Seoul, Gatra.com - Korea Utara telah memulai operasi satelit pengintaian setelah negara itu meluncurkan satelit mata-mata militer pertamanya bulan lalu dalam sebuah langkah yang mengundang sanksi baru dari Amerika Serikat dan sekutunya.
Kantor operasi satelit baru di Pusat Kontrol Umum Pyongyang dari Administrasi Teknologi Kedirgantaraan Nasional (NATA), mulai menjalankan misinya pada hari Sabtu dan akan melaporkan informasi yang diperoleh ke biro pengintaian di angkatan darat dan unit-unit utama lainnya, kata kantor berita pemerintah KCNA, Minggu (3/12).
Korea Utara mengatakan telah berhasil meluncurkan satelit mata-mata militer pertamanya pada 21 November, yang mengirimkan foto-foto Gedung Putih, Pentagon, pangkalan militer AS, dan "wilayah target" di Korea Selatan.
Langkah ini meningkatkan ketegangan regional dan memicu sanksi-sanksi baru dari AS, Australia, Jepang, dan Korea Selatan. Sejauh ini Pyongyang belum merilis gambar apapun dari satelit tersebut, sehingga para analis dan pemerintah asing masih memperdebatkan kemampuan satelit baru tersebut.
Dalam sebuah artikel terpisah yang dimuat oleh KCNA pada hari Minggu, seorang komentator militer Korea Utara yang tidak disebutkan namanya mengatakan bahwa Korea Selatan dipersalahkan atas rusaknya perjanjian pembangunan kepercayaan militer mereka, dan membenarkan peluncuran satelit mata-mata yang dilakukan oleh Korea Utara seperti yang dilakukan oleh negara-negara lain.

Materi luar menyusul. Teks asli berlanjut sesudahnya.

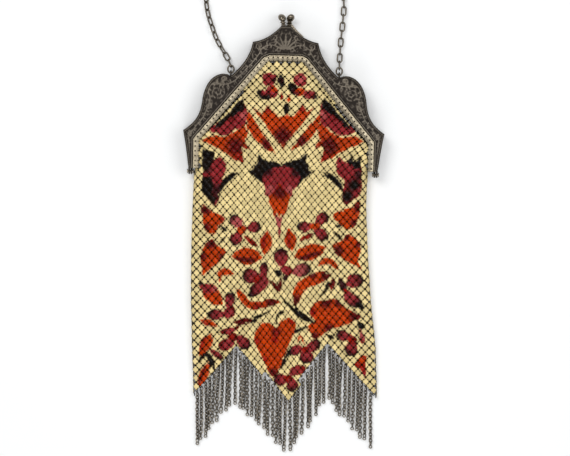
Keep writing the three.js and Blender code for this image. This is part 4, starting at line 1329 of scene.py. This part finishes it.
# Stems: their route with the half width at each point
stemShapes = [
    ("orange", [(-34.6, 63.2, 0.5), (-33.4, 58.6, 1.7), (-30.6, 57.4, 1.9), (-26.6, 58.8, 0.5)]),
    ("orange", [(21.4, 53.2, 0.5), (23.6, 50.8, 1.5), (27, 50.6, 1.7), (30.2, 52.6, 1.3),
     (32, 55, 0.4)]),
    ("black", [(-15.6, 85.2, 1.1), (-10.8, 82, 0.9), (-5.6, 79.1, 0.5)]),
    ("black", [(0.2, 71, 0.7), (4.2, 75.4, 1), (8.6, 79.2, 1.2), (12.4, 81.6, 1.9), (18.8, 85.4, 0.7)]),
    ("black", [(8.8, 74.6, 0.5), (9, 79.4, 0.9)]),
    ("black", [(1.1, 79.8, 1.1), (-1.2, 82, 0.7), (-1.8, 85.8, 0.6)]),
    ("black", [(9.2, 90.6, 1), (12.2, 88.8, 0.9), (15.4, 88, 0.7)]),
    ("black", [(27.2, 63.2, 1), (25.2, 67, 0.9), (22.1, 70.8, 0.5)]),
    ("black", [(-44.6, 108.8, 0.7), (-42.6, 105.2, 1), (-39.6, 105, 1.2), (-37.6, 108.6, 1.2),
     (-36.6, 112.6, 0.6)]),
    ("black", [(-40.6, 105.4, 0.8), (-38.8, 109.6, 0.9), (-39, 112.6, 0.5)]),
    ("red", [(-1.6, 88.6, 1), (-2.6, 97, 0.3)]),
    ("orange", [(10.4, 96.6, 0.3), (11.8, 93.2, 0.8), (14, 97.6, 0.3)]),
]


def edgeDistance(points, outline):
    # The distance to a closed outline, positive inside it
    ends = np.roll(outline, -1, 0)
    nearest = np.full(len(points), np.inf)
    inside = np.zeros(len(points), bool)
    for a, b in zip(outline, ends):
        step = b - a
        share = np.clip(((points - a) @ step) / max(step @ step, 1e-9), 0, 1)
        nearest = np.minimum(nearest, np.linalg.norm(points - a - share[:, None] * step, axis=1))
        crosses = (a[1] > points[:, 1]) != (b[1] > points[:, 1])
        rise = b[1] - a[1] if abs(b[1] - a[1]) > 1e-9 else 1e-9
        inside ^= crosses & (points[:, 0] < (b[0] - a[0]) * (points[:, 1] - a[1]) / rise + a[0])
    return np.where(inside, nearest, -nearest)


def turnedPlaces(places, middle, angle, reach):
    # The places near a shape, with their distances along and across its direction
    offset = places - middle
    chosen = np.flatnonzero(np.hypot(offset[:, 0], offset[:, 1]) < reach + 1)
    (x, y), turn = offset[chosen].T, math.radians(angle)
    return chosen, x * math.cos(turn) + y * math.sin(turn), y * math.cos(turn) - x * math.sin(turn)


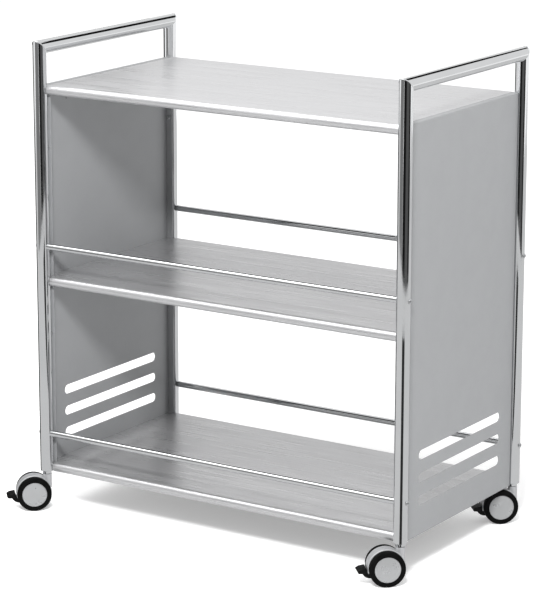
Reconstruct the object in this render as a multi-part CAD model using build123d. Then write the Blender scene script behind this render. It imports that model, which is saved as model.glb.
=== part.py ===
from build123d import *
import os

# Bar cart on four braked twin-wheel casters. Millimetres, +X to the right along the
# shelves, +Y to the back, +Z up. The floor is z = 0. The cart is drawn centred on its
# four posts and moved at the end, so that the origin is under the middle of its box.

# ---- driving dimensions -------------------------------------------------------------
post_spacing_x = 772.0  # between post centres, left to right
post_spacing_y = 414.0  # between post centres, front to back
tube_dia = 25.0
tube_wall = 1.5
handle_z = 878.0  # centre line of the handle bars
post_end_z = 73.0  # lower end of the post with its socket's rim
sheet = 1.5  # side panel sheet

bottom_shelf_top = 89.0
shelf_pitch = 360.0
shelf_thickness = 18.0
shelf_skin = 1.0
skin_return = 30.0  # the skin's turned-under strip along front and back

rail_dia = 12.0
rail_wall = 1.0
rail_over_shelf = 58.5  # rail centre above its shelf

slot_count = 3
slot_pitch = 41.5
slot_height = 18.0
slot_length = 296.0
top_slot_over_shelf = 127.0  # highest slot's centre above the bottom shelf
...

Artikel tersebut juga berpendapat bahwa peluncuran pengintaian militer pertama Korea Selatan bulan ini terbukti kontradiktif.
Pada hari Jumat, sebuah roket SpaceX Falcon 9 membawa satelit mata-mata pertama Korea Selatan ke orbit dari Pangkalan Angkatan Luar Angkasa Vandenberg di California. Korea Selatan telah mengontrak perusahaan Amerika tersebut untuk meluncurkan total lima satelit mata-mata pada tahun 2025 sebagai upaya untuk mempercepat tujuannya untuk mengawasi semenanjung Korea selama 24 jam.